Tripoli hospital turned into 'mass morgue'
Janis Mackey Frayer, South Asia Bureau Chief, CTV News
Published Saturday, August 27, 2011 7:36AM EDT
TRIPOLI - Warning: This story contains details that may be disturbing to some readers.
The corpses were splayed on gurneys and rotting. One still had an intravenous tube in his arm. Each body was dumped to the ground, rolled in plastic and heaved to the pile on a truck in a ritual repeated dozens of times without ceremony.
The discovery of as many as 200 bodies at Abu Salim hospital in Tripoli was an appalling scene to witness. Masks did little to filter the stench. The men on duty sprayed the air with deodorizer thinking it might help. It didn't.
We were told that doctors and staff abandoned the hospital during fierce fighting. That was nearly a week ago. When rebels took control of the area a few days ago doctors returned to the hospital, which by then was effectively a mass morgue.
It is unclear how the men, women and children died. The bodies we saw were those of Gadhafi loyalists who were wounded in battle. A poster of Moammar Gadhafi presided over a room slick with blood, water and maggots.
At least two men were shot in their beds. They were on the second floor covered with blankets. As the gurneys were wheeled away you could see where a bullet had passed through the pillow. The blood on the wall hinted at an execution. One of the bodies had a Libyan military card identifying him as a special forces member.

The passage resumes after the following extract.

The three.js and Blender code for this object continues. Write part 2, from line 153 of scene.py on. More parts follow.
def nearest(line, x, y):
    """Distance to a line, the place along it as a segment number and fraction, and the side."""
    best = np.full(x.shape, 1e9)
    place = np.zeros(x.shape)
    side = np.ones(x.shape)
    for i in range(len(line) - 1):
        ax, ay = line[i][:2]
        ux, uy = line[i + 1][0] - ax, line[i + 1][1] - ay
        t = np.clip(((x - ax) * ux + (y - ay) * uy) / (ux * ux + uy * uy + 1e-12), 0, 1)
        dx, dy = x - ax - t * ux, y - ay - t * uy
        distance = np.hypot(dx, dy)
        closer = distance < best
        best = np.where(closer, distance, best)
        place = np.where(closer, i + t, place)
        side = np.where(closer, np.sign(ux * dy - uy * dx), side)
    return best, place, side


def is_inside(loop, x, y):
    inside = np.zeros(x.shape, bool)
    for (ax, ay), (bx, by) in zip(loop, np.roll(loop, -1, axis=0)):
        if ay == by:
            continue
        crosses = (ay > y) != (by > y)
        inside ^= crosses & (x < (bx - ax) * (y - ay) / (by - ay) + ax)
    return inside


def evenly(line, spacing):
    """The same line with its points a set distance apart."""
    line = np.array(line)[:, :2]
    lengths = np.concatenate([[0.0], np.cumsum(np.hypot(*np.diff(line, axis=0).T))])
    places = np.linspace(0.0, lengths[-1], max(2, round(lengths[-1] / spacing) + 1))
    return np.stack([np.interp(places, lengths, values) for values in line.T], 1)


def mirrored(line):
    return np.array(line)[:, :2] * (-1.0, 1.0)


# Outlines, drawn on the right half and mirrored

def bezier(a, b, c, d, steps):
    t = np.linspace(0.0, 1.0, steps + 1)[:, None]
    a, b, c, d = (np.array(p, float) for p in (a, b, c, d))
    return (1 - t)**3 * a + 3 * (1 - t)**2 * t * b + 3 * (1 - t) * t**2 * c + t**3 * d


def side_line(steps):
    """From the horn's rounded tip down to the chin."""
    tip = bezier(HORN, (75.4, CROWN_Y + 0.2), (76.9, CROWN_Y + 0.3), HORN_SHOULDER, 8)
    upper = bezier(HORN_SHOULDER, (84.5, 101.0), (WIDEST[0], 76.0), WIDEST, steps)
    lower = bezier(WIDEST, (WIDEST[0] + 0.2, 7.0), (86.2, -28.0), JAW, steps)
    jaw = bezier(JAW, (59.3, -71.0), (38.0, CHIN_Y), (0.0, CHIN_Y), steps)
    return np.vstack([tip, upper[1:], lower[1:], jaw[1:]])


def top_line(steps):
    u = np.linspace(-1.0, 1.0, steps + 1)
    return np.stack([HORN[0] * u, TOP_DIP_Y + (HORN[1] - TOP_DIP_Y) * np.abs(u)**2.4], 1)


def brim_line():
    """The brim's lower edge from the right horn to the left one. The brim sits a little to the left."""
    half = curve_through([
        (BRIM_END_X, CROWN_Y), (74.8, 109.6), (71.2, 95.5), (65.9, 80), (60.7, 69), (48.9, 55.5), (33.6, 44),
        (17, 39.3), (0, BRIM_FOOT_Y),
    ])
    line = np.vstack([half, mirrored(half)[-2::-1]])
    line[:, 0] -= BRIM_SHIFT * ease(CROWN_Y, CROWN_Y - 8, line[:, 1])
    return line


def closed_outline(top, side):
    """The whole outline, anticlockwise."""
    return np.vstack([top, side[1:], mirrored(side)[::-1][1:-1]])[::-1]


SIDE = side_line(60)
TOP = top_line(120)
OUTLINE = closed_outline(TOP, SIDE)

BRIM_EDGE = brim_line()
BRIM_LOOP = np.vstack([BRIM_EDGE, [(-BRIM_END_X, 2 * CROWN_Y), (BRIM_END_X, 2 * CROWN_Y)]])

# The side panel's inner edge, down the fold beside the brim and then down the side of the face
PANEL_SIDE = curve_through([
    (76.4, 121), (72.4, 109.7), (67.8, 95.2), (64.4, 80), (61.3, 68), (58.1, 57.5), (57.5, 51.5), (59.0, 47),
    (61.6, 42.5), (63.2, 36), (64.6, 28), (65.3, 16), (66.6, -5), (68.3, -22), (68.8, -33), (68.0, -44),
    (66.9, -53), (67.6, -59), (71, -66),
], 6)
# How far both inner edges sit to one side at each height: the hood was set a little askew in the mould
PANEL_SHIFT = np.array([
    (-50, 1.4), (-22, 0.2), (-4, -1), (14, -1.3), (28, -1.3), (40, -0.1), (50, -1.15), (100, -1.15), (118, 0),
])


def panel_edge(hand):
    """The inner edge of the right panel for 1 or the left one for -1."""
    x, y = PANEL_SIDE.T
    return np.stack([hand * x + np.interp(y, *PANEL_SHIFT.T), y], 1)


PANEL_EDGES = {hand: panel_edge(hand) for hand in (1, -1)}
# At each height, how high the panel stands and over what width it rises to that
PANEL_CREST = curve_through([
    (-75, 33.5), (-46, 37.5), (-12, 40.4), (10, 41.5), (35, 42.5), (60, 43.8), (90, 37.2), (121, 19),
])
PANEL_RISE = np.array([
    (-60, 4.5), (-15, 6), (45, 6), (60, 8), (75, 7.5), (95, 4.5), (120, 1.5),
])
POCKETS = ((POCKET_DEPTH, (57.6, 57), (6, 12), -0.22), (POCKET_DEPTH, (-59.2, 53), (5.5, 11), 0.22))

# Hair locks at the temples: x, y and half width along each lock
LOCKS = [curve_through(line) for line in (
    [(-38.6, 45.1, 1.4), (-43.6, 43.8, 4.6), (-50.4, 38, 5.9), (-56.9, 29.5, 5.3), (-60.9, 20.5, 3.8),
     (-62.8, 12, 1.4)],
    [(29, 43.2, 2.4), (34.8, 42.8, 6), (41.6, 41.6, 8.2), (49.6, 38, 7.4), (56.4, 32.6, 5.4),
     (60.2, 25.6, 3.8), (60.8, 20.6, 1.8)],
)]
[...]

Nobody there claimed to know whether it was Gadhafi or rebel gunmen who executed them. I asked one doctor to give his opinion on how long the two men had been dead. He estimated two or three days, then shook his head and walked down the blood-streaked corridor.
With the battle for Libya in its seventh month the scope of the violence and the lines it has drawn is coming into sharper view. There are claims of atrocities on both sides: Amnesty International says it has evidence the Gadhafi regime employed torture, rape and murder. Rebels are also accused of killing prisoners.
The truth may never be known at Abu Salim hospital. The disposal of each body into the truck was punctuated in the same way: the stinking gurney was kicked down the sloping driveway so it could roll into a parking lot that by sunset was full.